Her stage performances include Catherine in A View from the Bridge (Italy, 1995) and Shelby in Steel Magnolias (Italy, 1997).

== Biography ==

Proia was born in Latina, Italy. An actress since 1994, she works in theatre, cinema and television in Italy and abroad. She worked such as leading-actress with directors as Joseph Sargent, Dominique Othenin-Girard, Michele Placido and close to actors such as Henry Cavill, Joe Mantegna, Emmanuelle Seigner, Valeria Golino, Giancarlo Giannini, Burt Young, Armin Mueller-Stahl.

In 1990 she obtained the "theory, solfeggio and musical dictation" diploma at the Conservatory "L. Refice" in Frosinone. She plays piano and she sings.

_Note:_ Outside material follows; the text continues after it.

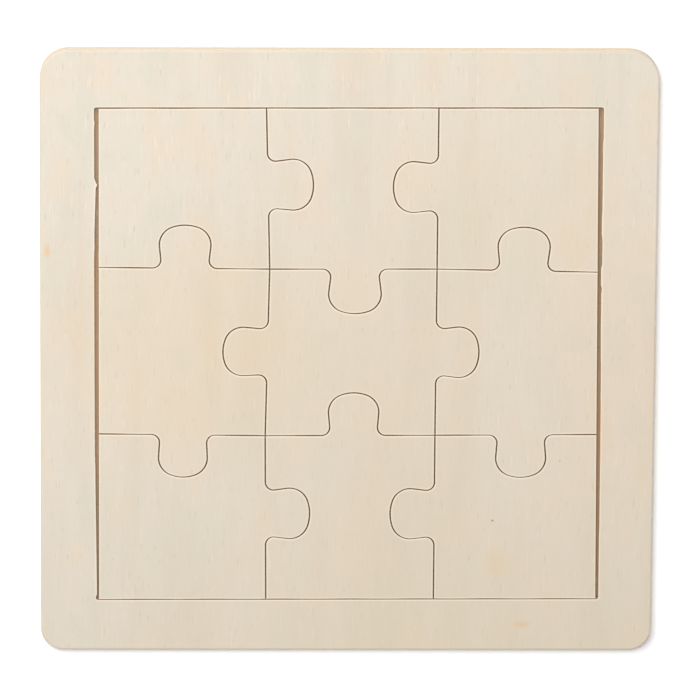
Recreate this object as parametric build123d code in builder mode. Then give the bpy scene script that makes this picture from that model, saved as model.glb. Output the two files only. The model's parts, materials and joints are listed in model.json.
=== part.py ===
"""Frame tray jigsaw puzzle: nine interlocking plywood pieces lying in a square plywood tray.

Millimetres. The tray lies flat, with +Z up out of its face, +X to its right and +Y to its top edge. The origin is
the middle of the tray's underside. Every board is three-ply wood, and each of its veneers is a solid of its own.
"""

import os
from collections import namedtuple
from math import atan2, hypot, pi, tan

from build123d import *

# The tray's outline
board_width = 150.0
board_height = 150.0
top_corner_radius = 7.2
bottom_corner_radius = 5.5
sanded_edge = 0.4  # the outer edges of the face and of the underside, rounded with sandpaper

# The sheet that the frame and the pieces are cut from
sheet_outer_veneer = 0.6
sheet_core = 1.8

# The backing that the frame is glued to
backing_outer_veneer = 0.5
backing_core = 1.0

# The window, by the rails of the frame around it
left_rail = 13.35
right_rail = 13.2
top_rail = 13.95
bottom_rail = 12.75
window_turn = 0.15  # degrees that the window was cut out of square with the board
window_corner_radius = 0.5

# The play around the nine pieces: the sides of the block lean a little, so each side gap has two values
Gap = namedtuple("Gap", "at_top at_bottom")
left_gap = Gap(at_top=1.1, at_bottom=0.73)
right_gap = Gap(at_top=1.25, at_bottom=0.68)
top_gap = 0.3
bottom_gap = 0.25

# The cuts between the pieces
kerf = 0.32
rows = ("top", "middle", "bottom")
columns = ("left", "middle", "right")

# The knob of the cutting die: straight runs of steel rule with tangent bends between them
knob_foot_width = 11.3  # between the two corners at its foot
knob_head_width = 13.2  # between its two shoulders
knob_shoulder_height = 9.0
knob_height = 11.25  # to the meeting of the two runs of its crown, before the bend
foot_bend = 2.0
shoulder_bend = 4.6
straight_run = 0.1  # left between the bend of a shoulder and the bend of the crown, which takes up the rest

# Each rule is bent by hand, so each knob is a little different: the way it stands out of its cut (1 is to the right
# of an upright cut or above a level one), how far it is shifted along the cut, and how much wider and taller it is
Knob = namedtuple("Knob", "side shift wider taller")
upright_knobs = {  # on each upright cut, from the top down
    1: (Knob(1, -0.9, 0.2, 0.3), Knob(-1, -0.15, -0.6, 0.15), Knob(1, -1.05, 0.5, 0.1)),
    2: (Knob(-1, -0.4, 0.2, 0.1), Knob(1, -0.05, 0.35, -0.25), Knob(-1, -0.9, 0.4, 0.1)),
}
level_knobs = {  # on each level cut, from the left
    1: (Knob(1, 0.25, 0.1, 0.0), Knob(-1, 0.4, 0.5, 0.4), Knob(1, 1.4, 0.3, 0.1)),
    2: (Knob(-1, 0.35, -0.9, -0.05), Knob(1, 0.85, -0.3, 0.0), Knob(-1, 1.15, -0.4, 0.0)),
}

# How far each cut stands off its even spacing, where it meets the block's side, the two cuts across it and the
# block's other side: upright cuts to the right, from the top down, and level cuts upwards, from the left
upright_drift = {1: (0.32, 1.16, 0.13, 0.33), 2: (1.58, 1.31, 0.97, 0.77)}
level_drift = {1: (1.55, 1.1, 1.08, 0.28), 2: (0.9, 0.4, 0.45, 0.6)}

# Worked out from the sizes above
backing_thickness = 2 * backing_outer_veneer + backing_core
window_width = board_width - left_rail - right_rail
window_height = board_height - top_rail - bottom_rail
window_plane = Plane(
    origin=((left_rail - right_rail) / 2, (bottom_rail - top_rail) / 2, 0)
).rotated((0, 0, window_turn))
sheet_veneers = (
    ("back_veneer", sheet_outer_veneer),
    ("core_veneer", sheet_core),
    ("face_veneer", sheet_outer_veneer),
)
backing_veneers = (
    ("back_veneer", backing_outer_veneer),
    ("core_veneer", backing_core),
    ("face_veneer", backing_outer_veneer),
)


def laid_up(veneers, underside):
    """The veneers of a board that lies on the underside level: each one's layer, level and thickness."""
    stack = []
    level = underside
    for layer, thickness in veneers:
        stack.append((layer, level, thickness))
        level += thickness
    return stack


def finish(veneer, board, layer):
    """Name one veneer and write it."""
    veneer.part.label = f"{board}_{layer}"
    export_step(veneer.part, f"parts/{veneer.part.label}.step")


def board_outline():
    """The tray's outline, with its four rounded corners."""
    with BuildSketch() as outline:
        Rectangle(board_width, board_height)
        corners = outline.vertices().group_by(Axis.Y)
        fillet(corners[-1], radius=top_corner_radius)
        corners = outline.vertices().group_by(Axis.Y)
        fillet(corners[0], radius=bottom_corner_radius)
    return outline.sketch


def window_outline():
    """The window, on its own plane."""
    with BuildSketch() as outline:
        RectangleRounded(window_width, window_height, window_corner_radius)
    return outline.sketch


def crossing(upright, level):
    """Where two cuts meet, on the window's plane: cuts 0 and 3 are the block's own sides, half a kerf outside it."""
    across = upright / len(columns)
    down = level / len(rows)
    half_width = window_width / 2 + kerf / 2
    left_side = -half_width + left_gap.at_top * (1 - down) + left_gap.at_bottom * down
    right_side = half_width - right_gap.at_top * (1 - down) - right_gap.at_bottom * down
    top_side = window_height / 2 - top_gap + kerf / 2
    bottom_side = -window_height / 2 + bottom_gap - kerf / 2
    x = left_side + (right_side - left_side) * across
    y = top_side + (bottom_side - top_side) * down
    if upright in upright_drift:
        x += upright_drift[upright][level]
    if level in level_drift:
        y += level_drift[level][upright]
    return Vector(x, y)


def knob_corners(start, end, knob):
    """The corners of the knob halfway along one side of a piece, from start to end, with the bend at each."""
    along = (end - start).normalized()
    sense = 1 if along.X > along.Y else -1  # whether this side runs as its cut does, to the right or down
    middle = (start + end) / 2 + along * knob.shift * sense
    out = along.rotate(Axis.Z, 90) * knob.side * sense
    foot = knob_foot_width / 2
    shoulder = (knob_head_width + knob.wider) / 2
    rise = knob_shoulder_height + knob.taller
    crown = knob_height + knob.taller
    pitch = atan2(crown - rise, shoulder)
    lean = atan2(shoulder - foot, rise)
    shoulder_run = shoulder_bend * tan((pi / 2 + lean - pitch) / 2)
    crown_run = hypot(crown - rise, shoulder) - shoulder_run - straight_run
    crown_bend = crown_run / tan(pitch)
    return [
        (middle - along * foot, foot_bend),
        (middle - along * shoulder + out * rise, shoulder_bend),
        (middle + out * crown, crown_bend),
        (middle + along * shoulder + out * rise, shoulder_bend),
        (middle + along * foot, foot_bend),
    ]


def inset(corners, amount):
    """Move an anticlockwise outline inwards: its corners are mitred and its bends keep their centres."""
    moved = []
    for index, (point, bend) in enumerate(corners):
        following = corners[(index + 1) % len(corners)][0]
        arriving = (point - corners[index - 1][0]).normalized()
        leaving = (following - point).normalized()
        inwards = (arriving.rotate(Axis.Z, 90), leaving.rotate(Axis.Z, 90))
        mitre = (inwards[0] + inwards[1]) / (1 + inwards[0].dot(inwards[1]))
        if bend:
            outward_corner = arriving.cross(leaving).Z > 0
            bend += -amount if outward_corner else amount
        moved.append((point + mitre * amount, bend))
    return moved


def piece_outline(row, column):
    """One piece, on the window's plane: its four sides run anticlockwise from its bottom left corner."""
    bottom_left = crossing(column, row + 1)
    bottom_right = crossing(column + 1, row + 1)
    top_right = crossing(column + 1, row)
    top_left = crossing(column, row)
    sides = (
        (bottom_left, bottom_right, level_knobs.get(row + 1), column),
        (bottom_right, top_right, upright_knobs.get(column + 1), row),
        (top_right, top_left, level_knobs.get(row), column),
        (top_left, bottom_left, upright_knobs.get(column), row),
    )
    corners = []
    for start, end, knobs, place in sides:
        corners.append((start, 0))
        if knobs:
            corners += knob_corners(start, end, knobs[place])
    corners = inset(corners, kerf / 2)
    with BuildSketch() as outline:
        with BuildLine():
            FilletPolyline(
                *[point for point, bend in corners],
                radius=[bend for point, bend in corners],
                close=True,
            )
        make_face()
    return outline.sketch


os.makedirs("parts", exist_ok=True)

# The backing: a plain board under the whole tray, its underside's edge sanded
backing = laid_up(backing_veneers, underside=0)
for layer, level, thickness in backing:
    with BuildPart() as veneer:
        with BuildSketch(Plane.XY.offset(level)):
            add(board_outline())
        extrude(amount=thickness)
        if level == 0:
            underside = veneer.faces().sort_by(Axis.Z)[0]
            fillet(underside.outer_wire().edges(), radius=sanded_edge)
    finish(veneer, "backing", layer)

# The frame: the same outline around the window, its face's outer edge sanded
sheet = laid_up(sheet_veneers, underside=backing_thickness)
for layer, level, thickness in sheet:
    with BuildPart() as veneer:
        with BuildSketch(Plane.XY.offset(level)):
            add(board_outline())
        extrude(amount=thickness)
        with BuildSketch(window_plane.offset(level)):
            add(window_outline())
        extrude(amount=thickness, mode=Mode.SUBTRACT)
        if layer == "face_veneer":
            face = veneer.faces().sort_by(Axis.Z)[-1]
            fillet(face.outer_wire().edges(), radius=sanded_edge)
    finish(veneer, "frame", layer)

# The nine pieces, resting on the backing and flush with the frame
for row, row_name in enumerate(rows):
    for column, column_name in enumerate(columns):
        centre = row_name == column_name == "middle"
        piece = "piece_centre" if centre else f"piece_{row_name}_{column_name}"
        for layer, level, thickness in sheet:
            with BuildPart() as veneer:
                with BuildSketch(window_plane.offset(level)):
                    add(piece_outline(row, column))
                extrude(amount=thickness)
            finish(veneer, piece, layer)
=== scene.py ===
"""The looks of a frame tray jigsaw puzzle: nine interlocking plywood pieces in a plywood tray.

Metres. The tray lies flat on the floor, with +Z up out of its face and the grain of its face veneers along
+Y. Every board is three veneers pressed together. Each veneer is rebuilt from its outline in the frame, with
the edges that sanding and the cutting die leave, and is then given its raised grain, torn fibres and wood.
"""

from __future__ import annotations

import json
import logging
import math
from dataclasses import dataclass, field
from enum import Enum
from typing import Any

import bmesh
import bpy
import numpy as np
from bpy.types import Material, NodeSocket, NodeTree, Object
from mathutils import Matrix, Vector
from mathutils.geometry import delaunay_2d_cdt

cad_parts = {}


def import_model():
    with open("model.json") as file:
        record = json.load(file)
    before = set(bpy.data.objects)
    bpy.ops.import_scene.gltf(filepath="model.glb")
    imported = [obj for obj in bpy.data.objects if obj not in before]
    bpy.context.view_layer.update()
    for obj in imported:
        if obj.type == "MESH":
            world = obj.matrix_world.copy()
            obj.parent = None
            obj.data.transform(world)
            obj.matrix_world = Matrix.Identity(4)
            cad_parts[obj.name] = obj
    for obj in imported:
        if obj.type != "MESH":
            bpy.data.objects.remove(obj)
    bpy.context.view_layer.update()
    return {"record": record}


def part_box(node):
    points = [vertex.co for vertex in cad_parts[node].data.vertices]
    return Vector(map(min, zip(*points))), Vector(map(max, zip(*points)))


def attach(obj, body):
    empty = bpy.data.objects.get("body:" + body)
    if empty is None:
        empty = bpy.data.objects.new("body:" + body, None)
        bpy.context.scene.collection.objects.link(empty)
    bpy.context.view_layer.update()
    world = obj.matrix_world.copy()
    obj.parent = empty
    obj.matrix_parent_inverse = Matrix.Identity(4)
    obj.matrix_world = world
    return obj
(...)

In 1991 she obtained the diploma of "Master of Art" at the State Institute of Art "J. Romani" in Velletri, Italy and in 1993 the diploma of "Applied Art" at the same Institute, specializing in "Art of Ceramics".

From 1991 to 1994 she attended some seminars: acting, diction, movement, theatral fencing at the "S.A.T (I.A.L.S)" of Rome and a course of mime at the "Perfecta of Latina".

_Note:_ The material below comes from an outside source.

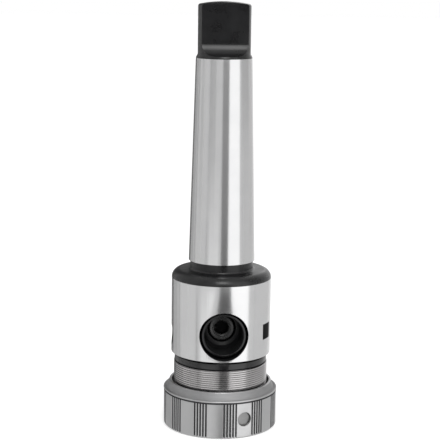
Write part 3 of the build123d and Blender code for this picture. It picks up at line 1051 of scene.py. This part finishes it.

In 1993 she enrolled at Sapienza University of Rome in Literature DMS (Study of the performing arts) where she also attended a class of "psichodrama" with prof. Ferruccio Di Cori.

She studied dancing and she trained in skating, archery and competitive swimming.

In 2006 she attended a course of "editing" in Rome. The short film Farfallina is her first film as director.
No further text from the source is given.